• THE INPUT:

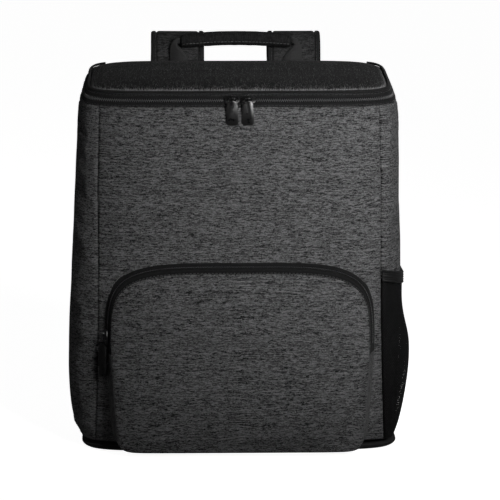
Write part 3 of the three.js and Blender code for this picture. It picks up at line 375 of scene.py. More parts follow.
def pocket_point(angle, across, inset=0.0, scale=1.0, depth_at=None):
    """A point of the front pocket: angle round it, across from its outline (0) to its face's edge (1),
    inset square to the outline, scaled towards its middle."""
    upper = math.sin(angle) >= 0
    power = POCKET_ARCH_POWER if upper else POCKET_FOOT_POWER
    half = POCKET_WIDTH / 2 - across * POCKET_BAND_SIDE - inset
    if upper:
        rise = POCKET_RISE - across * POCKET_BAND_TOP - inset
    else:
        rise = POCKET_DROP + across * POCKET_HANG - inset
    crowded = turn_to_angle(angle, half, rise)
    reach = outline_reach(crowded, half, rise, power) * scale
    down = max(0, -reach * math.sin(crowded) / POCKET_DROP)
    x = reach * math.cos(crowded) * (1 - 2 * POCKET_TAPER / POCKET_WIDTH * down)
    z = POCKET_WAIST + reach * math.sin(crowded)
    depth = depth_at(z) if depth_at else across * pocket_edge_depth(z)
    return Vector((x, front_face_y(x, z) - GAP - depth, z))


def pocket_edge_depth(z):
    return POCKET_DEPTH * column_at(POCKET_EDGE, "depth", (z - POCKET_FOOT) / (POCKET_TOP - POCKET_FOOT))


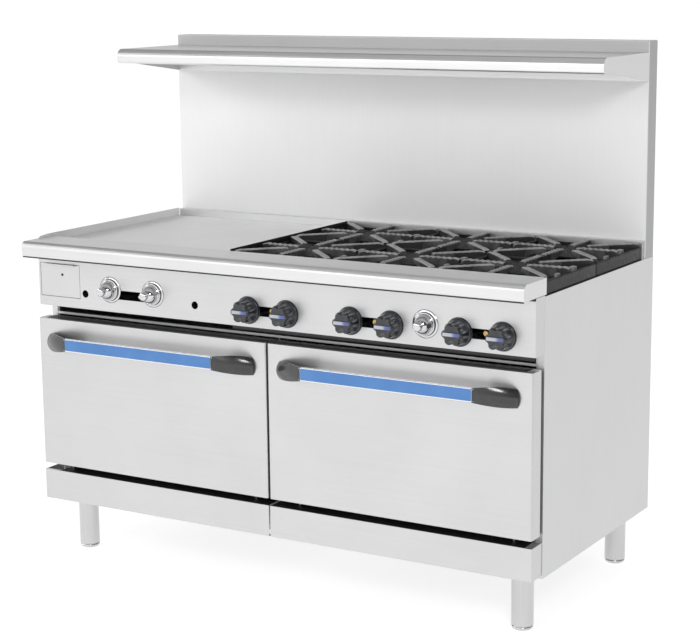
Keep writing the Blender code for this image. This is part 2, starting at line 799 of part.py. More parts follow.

• WHAT YOU SHOULD DO: Exact copies of all the records are required.

• EXERCISE OUTPUT:
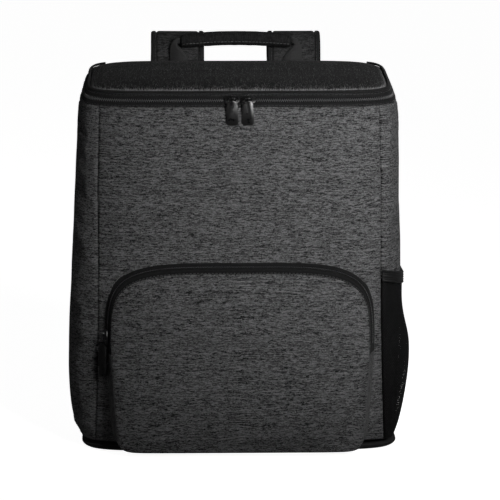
Write part 3 of the three.js and Blender code for this picture. It picks up at line 375 of scene.py. More parts follow.
def pocket_point(angle, across, inset=0.0, scale=1.0, depth_at=None):
    """A point of the front pocket: angle round it, across from its outline (0) to its face's edge (1),
    inset square to the outline, scaled towards its middle."""
    upper = math.sin(angle) >= 0
    power = POCKET_ARCH_POWER if upper else POCKET_FOOT_POWER
    half = POCKET_WIDTH / 2 - across * POCKET_BAND_SIDE - inset
    if upper:
        rise = POCKET_RISE - across * POCKET_BAND_TOP - inset
    else:
        rise = POCKET_DROP + across * POCKET_HANG - inset
    crowded = turn_to_angle(angle, half, rise)
    reach = outline_reach(crowded, half, rise, power) * scale
    down = max(0, -reach * math.sin(crowded) / POCKET_DROP)
    x = reach * math.cos(crowded) * (1 - 2 * POCKET_TAPER / POCKET_WIDTH * down)
    z = POCKET_WAIST + reach * math.sin(crowded)
    depth = depth_at(z) if depth_at else across * pocket_edge_depth(z)
    return Vector((x, front_face_y(x, z) - GAP - depth, z))


def pocket_edge_depth(z):
    return POCKET_DEPTH * column_at(POCKET_EDGE, "depth", (z - POCKET_FOOT) / (POCKET_TOP - POCKET_FOOT))


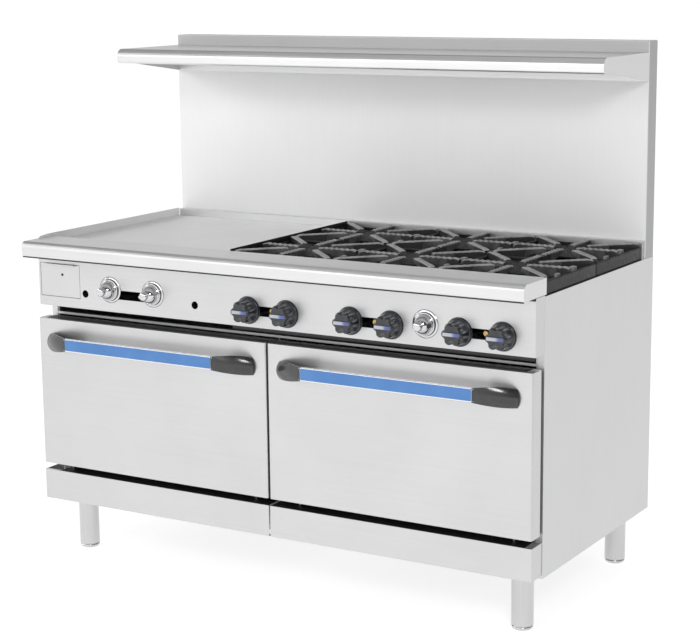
Keep writing the Blender code for this image. This is part 2, starting at line 799 of part.py. More parts follow.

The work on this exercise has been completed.